Whether this is a bait to keep telcos in line while Starlink gains its market presence also remains unknown. However, we are sure of one thing: Like any other innovations, Starlink would take some telcos out of business. Some telcos, like the Benz patent motor car (company), would still exist to serve an exclusive clientele. However, which of them remains to do so is completely unknown.
What Challenges do Starlink Face in their Pursuit of African Markets?
The success of Starlink would be determined by several factors such as affordability, regulation, and adoption. Starlink is a Telecom Satellite and would fall under the Africa Telecommunication Union (ATU).
Starlink internet costs at least $99 per month. Even in Urban Africa, this is relatively expensive for most users. Unless Starlink would guarantee 720 hours of Netflix streaming per month to rural users, the price seems exorbitant and presents challenges to SpaceX’s goal of democratizing internet access.
Domestically, some governments are competitors in the telecom industry and might pose significant regulatory charges to Starlink’s project. Some African countries are known to shut down the internet during civic unrest or protests; this censorship might pose significant challenges to Starlink’s commercialization.

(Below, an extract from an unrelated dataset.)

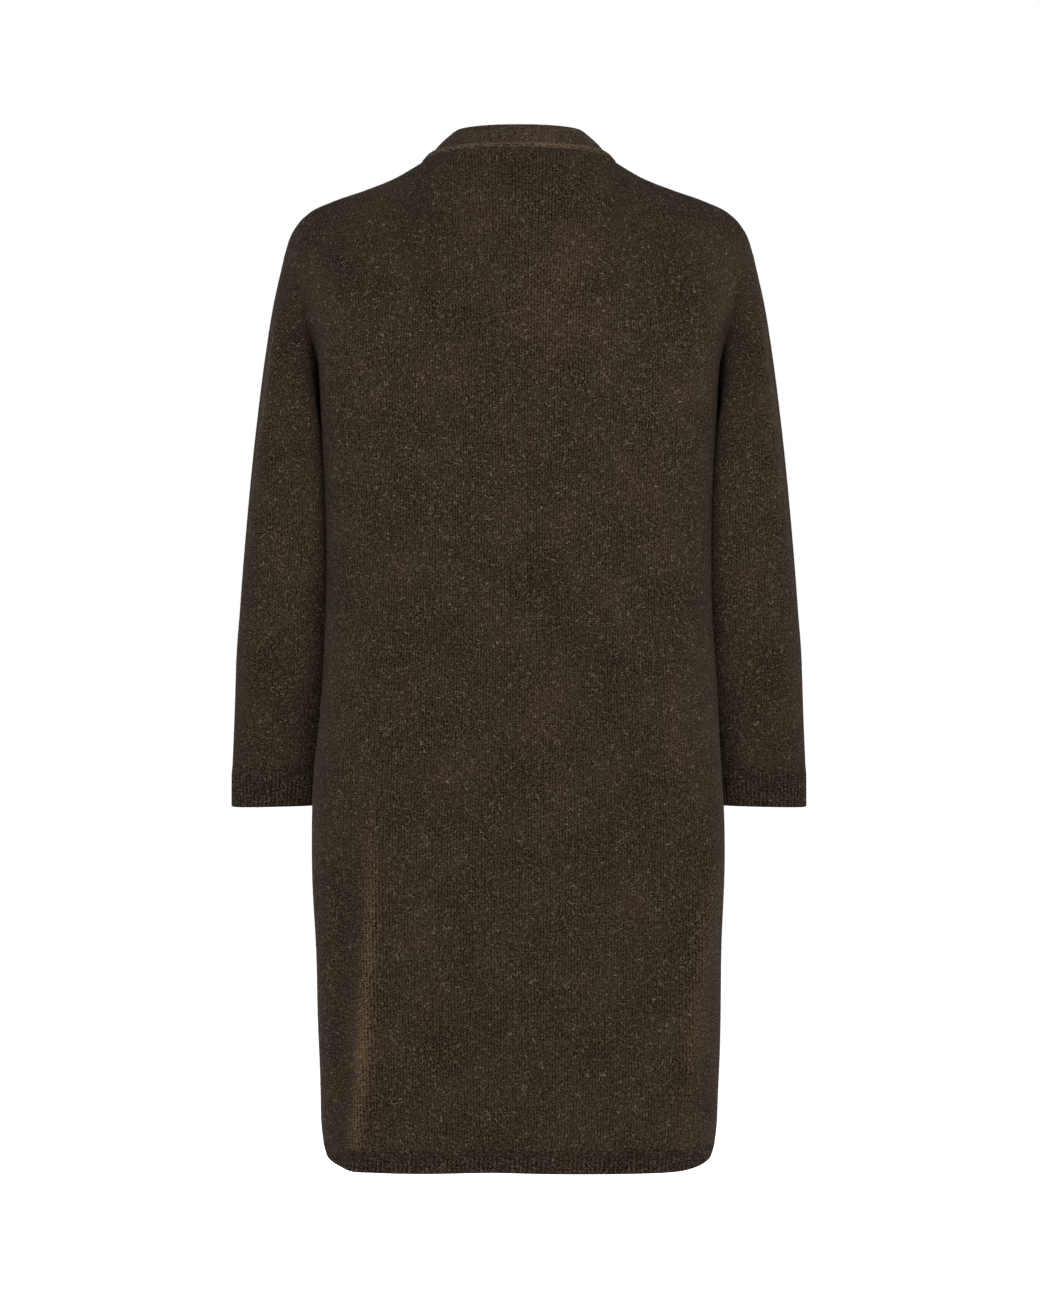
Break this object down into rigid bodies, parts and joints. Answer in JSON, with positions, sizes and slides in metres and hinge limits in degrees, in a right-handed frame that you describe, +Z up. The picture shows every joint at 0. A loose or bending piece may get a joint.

Further, the company uses “phase array antennas” which simplifies the device mechanically but come at a higher cost. Considering how disenfranchised most African economies are, they might not benefit fully from Starlink’s ambitions.
Is Africa the Next Frontier for Internet Connectivity?
The benefits of getting online cannot be understated in every global economy. Recent happenings in Africa suggest that the ecosystem is prime for internet connectivity. Demand is increasing.
A study by Pew Research notes that adults younger than 30 in six sub-Saharan African countries are more likely to use the Internet, reflecting trends seen globally.
This reflects in the rapid adoption of technologies in many parts of Africa. Supply is increasing. Special products in terms of off grid renewable energy, software driven base stations, and resilience to harsh temperatures mean masts can be placed almost everywhere.
This is a great aid to Rural telecom. Recently, Huawei launched the 5G network with Rain in South Africa. At the same time, companies such as Vanu and Parallel are developing innovative solutions to connect all parts of the continent. Facebook recently announced plans to build a subsea internet cable network, 2Africa, in partnership with MTN, Orange, and Vodafone.
The rapid commercialization of Telecom innovations comes at great costs to all parties involved. However, Africa is certain to reap the benefits of the industry’s fast growing market.
Elon Musk might be a scare to many industry players but to traditional African communities, his Starlink ambition remains a glimmer of hope. SpaceX’s Starlink is providing lots of hope to rural Africa and alternative support to existing telcos.